Романтическое представление о Кавказе грозит разрушиться вследствие войны, которая несет Кавказу пороки цивилизации. Те же мысли волнуют воображение Лермонтова и в отношении России. В шуточном стихотворении «На серебряные шпоры» (1833-1834) проскальзывает далеко не шуточная мысль об успехах просвеще-нья, об утере простых и естественных обычаев:
Но с успехом просвещенья,
Вместо грубой старины,
Введены изобретенья
Чужеземной стороны…
Для Лермонтова, в. отличие от Пушкина, было чуждо сознание, что благо большинства если не искупает, то по крайней мере уравновешивает гибель одного человека.
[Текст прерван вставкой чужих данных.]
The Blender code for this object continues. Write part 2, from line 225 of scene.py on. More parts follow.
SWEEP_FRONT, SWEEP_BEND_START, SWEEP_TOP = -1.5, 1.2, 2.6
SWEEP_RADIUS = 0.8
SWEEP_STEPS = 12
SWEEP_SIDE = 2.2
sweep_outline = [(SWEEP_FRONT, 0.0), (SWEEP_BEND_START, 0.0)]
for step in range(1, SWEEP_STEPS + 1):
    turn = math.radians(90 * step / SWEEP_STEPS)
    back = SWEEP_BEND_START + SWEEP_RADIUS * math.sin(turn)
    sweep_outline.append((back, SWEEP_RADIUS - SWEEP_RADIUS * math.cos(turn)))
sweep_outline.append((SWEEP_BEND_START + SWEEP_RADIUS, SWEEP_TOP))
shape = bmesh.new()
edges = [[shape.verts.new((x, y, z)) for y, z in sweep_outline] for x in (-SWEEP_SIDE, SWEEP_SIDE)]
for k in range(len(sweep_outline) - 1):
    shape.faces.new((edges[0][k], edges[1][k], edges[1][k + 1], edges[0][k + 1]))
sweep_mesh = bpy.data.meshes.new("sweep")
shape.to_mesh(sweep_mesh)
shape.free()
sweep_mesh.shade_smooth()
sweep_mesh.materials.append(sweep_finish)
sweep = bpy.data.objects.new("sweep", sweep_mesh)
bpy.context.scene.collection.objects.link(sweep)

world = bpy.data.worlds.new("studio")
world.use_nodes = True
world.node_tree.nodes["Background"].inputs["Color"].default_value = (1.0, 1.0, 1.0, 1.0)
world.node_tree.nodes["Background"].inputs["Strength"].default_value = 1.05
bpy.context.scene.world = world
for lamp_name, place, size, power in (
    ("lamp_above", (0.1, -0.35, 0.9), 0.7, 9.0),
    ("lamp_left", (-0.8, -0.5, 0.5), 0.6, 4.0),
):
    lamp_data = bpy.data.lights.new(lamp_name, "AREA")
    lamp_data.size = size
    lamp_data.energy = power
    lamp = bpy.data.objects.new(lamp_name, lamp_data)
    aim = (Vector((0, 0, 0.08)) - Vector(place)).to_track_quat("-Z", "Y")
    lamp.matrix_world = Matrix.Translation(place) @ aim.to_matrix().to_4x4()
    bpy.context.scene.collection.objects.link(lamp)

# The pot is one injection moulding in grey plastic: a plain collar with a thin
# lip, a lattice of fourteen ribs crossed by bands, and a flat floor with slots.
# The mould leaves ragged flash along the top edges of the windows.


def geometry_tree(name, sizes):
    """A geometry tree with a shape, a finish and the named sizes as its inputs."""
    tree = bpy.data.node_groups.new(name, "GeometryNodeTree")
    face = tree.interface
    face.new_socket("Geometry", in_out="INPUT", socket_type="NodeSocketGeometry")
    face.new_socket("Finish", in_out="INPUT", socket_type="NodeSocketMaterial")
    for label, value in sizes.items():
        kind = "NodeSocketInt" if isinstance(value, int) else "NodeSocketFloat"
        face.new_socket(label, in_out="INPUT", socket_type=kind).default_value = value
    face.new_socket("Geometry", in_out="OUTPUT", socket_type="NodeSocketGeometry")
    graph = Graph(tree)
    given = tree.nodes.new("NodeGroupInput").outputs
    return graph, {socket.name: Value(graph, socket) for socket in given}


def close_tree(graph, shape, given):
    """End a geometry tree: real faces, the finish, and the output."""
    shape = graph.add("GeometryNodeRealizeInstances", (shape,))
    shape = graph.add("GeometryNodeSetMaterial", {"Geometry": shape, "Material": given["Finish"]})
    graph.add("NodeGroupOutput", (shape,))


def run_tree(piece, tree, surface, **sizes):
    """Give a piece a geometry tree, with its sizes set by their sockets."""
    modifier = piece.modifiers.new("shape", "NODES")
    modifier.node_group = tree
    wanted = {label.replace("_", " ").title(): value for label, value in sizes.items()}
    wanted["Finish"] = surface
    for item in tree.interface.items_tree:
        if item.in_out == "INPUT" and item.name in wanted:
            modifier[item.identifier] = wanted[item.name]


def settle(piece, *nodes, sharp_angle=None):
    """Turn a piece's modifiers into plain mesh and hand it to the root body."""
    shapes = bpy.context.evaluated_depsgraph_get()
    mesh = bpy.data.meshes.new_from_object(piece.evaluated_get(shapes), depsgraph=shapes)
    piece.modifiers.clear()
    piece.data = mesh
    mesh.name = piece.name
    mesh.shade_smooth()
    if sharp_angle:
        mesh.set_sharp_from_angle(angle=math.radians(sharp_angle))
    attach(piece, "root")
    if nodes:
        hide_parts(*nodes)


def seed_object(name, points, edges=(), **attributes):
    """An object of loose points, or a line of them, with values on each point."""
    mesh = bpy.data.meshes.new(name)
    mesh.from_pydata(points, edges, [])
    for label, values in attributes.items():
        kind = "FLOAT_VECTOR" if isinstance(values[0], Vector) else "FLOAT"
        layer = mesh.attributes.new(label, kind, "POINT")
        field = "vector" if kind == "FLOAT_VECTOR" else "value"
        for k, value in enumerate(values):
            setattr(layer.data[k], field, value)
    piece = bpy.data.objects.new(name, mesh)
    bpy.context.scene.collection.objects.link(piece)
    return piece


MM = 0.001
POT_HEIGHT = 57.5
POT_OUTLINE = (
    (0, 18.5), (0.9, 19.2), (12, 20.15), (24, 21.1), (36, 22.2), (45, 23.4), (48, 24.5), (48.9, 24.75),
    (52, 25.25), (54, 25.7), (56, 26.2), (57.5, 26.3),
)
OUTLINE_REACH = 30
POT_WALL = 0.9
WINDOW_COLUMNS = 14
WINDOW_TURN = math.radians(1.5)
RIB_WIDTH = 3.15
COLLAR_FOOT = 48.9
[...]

Государственная машина уничтожает Евгения, но Петр остается Великим, ибо он «Россию поднял на дыбы». Рядом с Евгением не только «кумир на бронзовом коне», не только обезличенная самодержавная сила, но и Россия. Лермонтов же во многих произведениях подходит к истории не с точки, зрения общих интересов, а со стороны блага отдельной личности. Прогресс может быть оценен лишь в отношении к индивидууму независимо от того, что несет историческое развитие всем остальным.
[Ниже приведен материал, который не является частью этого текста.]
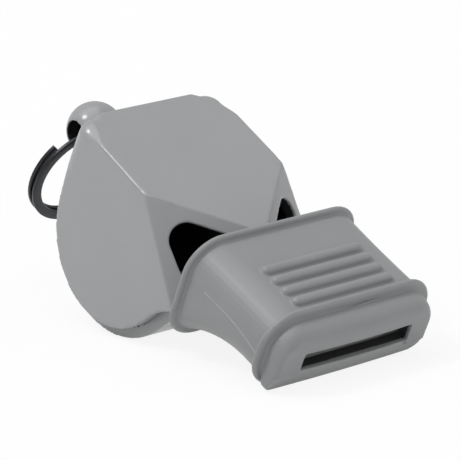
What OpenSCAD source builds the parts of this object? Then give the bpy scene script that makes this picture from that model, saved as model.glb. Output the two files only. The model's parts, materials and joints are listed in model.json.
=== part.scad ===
// Pealess sports whistle: a hollow moulded body with three chambers, a soft mouth grip and a split ring.
// Everything is drawn along the blowing axis first: X across, Y from the mouth face (y = 0) to the
// rear, Z up from the axis plane. A last turn then lays the whistle down on its belly and nose.

/* [Body moulding] */
// Width of the body between its two roof ridges, at the shoulders
roof_w = 22; // [21.5:0.5:24]
// Height of the roof plane over the axis plane, at the mouth face
roof_mouth_z = 5; // [4.8:0.1:5.4]
// Climb of the roof from the mouth towards the rear, in degrees
roof_climb_deg = 2.6; // [2:0.1:3.2]
// Outward lean of the cheeks on their way down, in degrees
cheek_lean_deg = 5; // [3:0.5:6]
// Gap between the grip and the front of the body
body_gap = 0.2; // [0.1:0.1:0.6]
// How far the rear edge of the roof reaches past the drum
roof_reach = 1.9; // [1.5:0.1:3]
// Radius of the two upright rear corners
corner_r = 2.3; // [1.5:0.1:3]
// Thickness of the body's walls
wall = 1.5; // [1.2:0.1:1.8]

/* [Drum] */
// Distance from the front of the body to the middle of the drum
drum_reach = 14; // [13.6:0.2:14.6]
// How far the middle of the drum lies below the axis plane
drum_drop = 2.5; // [2:0.1:3]
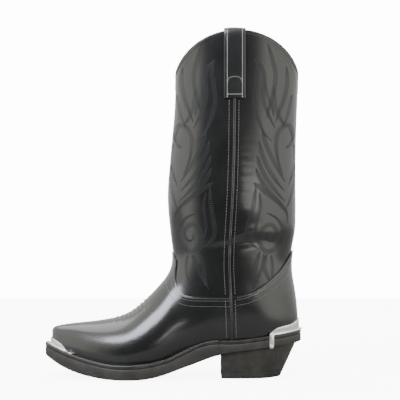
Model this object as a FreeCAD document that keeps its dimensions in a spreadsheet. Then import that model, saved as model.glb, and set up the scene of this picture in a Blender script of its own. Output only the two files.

Эта тема с особой остротой и напряженностью развивается в стихотворении «Умирающий гладиатор», где «буйному Риму», изменившему первоначальным «юношеским» грезам и ставшему «развратным», противостоит «жалкий раб», дитя природы («пред ним шумит Дунай», «И родина цветет… свободный жизни край…», «Он пал, как зверь лесной…»). Гибель гладиатора, наделенного естественными человеческими чувствами («Он видит круг семьи, оставленный для брани, Отца, простершего немеющие длани, Зовущего к себе опору дряхлых дней… Детей играющих- возлюбленных детей…»), заранее предрешена, потому что ему противостоит уже извращенный цивилизацией мир, где он всего лишь «освистанный актер», а не человек. Гладиатор гибнет не в честном бою, а падает жертвой социальной несправедливости. Рим превратил его в «минутную забаву», в простую игрушку, до человеческих мучений которой ему нет дела («Надменный временщик и льстец его сенатор Венчают похвалой победу и позор… Что знатным и толпе сраженный гладиатор?»).
Лермонтов намеренно взял отрывок из поэмы Байрона «Паломничество Чайльд-Гарольда» о Риме, но Риме, уже клонящемся к закату. Естественные чувства «жалкого раба» несомненнее и человечнее мнимого прогресса цивилизации. Вторая часть стихотворения, состоящая, так же как и первая, из двух строф, продолжает сравнение уже в историческом плане. Лермонтов видит историческую закономерность в том, что цивилизация, в основе которой лежат ложные достоинства, сама являет жалкое зрелище:
Не так ли ты, о европейский мир,
Когда-то пламенных мечтателей кумир,
К могиле клонишься бесславной головою…
Дух скепсиса, жажда познания, проникшие в европейский мир, уничтожили наивную и безусловную веру («Измученный в борьбе сомнений и страстей, Без веры и надежд…»), лишили европейский мир живой связи с естественными законами человеческого детства, с незамутненной чистотой «светлой юности». Теперь уже европейская цивилизация осмеяна «ликующей толпою». Лермонтов явно намекает на иллюзии просветителей, не заметивших внутренней ущербности своих разумных построений. Рядом с «язвой просвещения» идет образ «гордой роскоши», усвоенный от Руссо, считавшего, что счастье достижимо лишь при абсолютной бедности.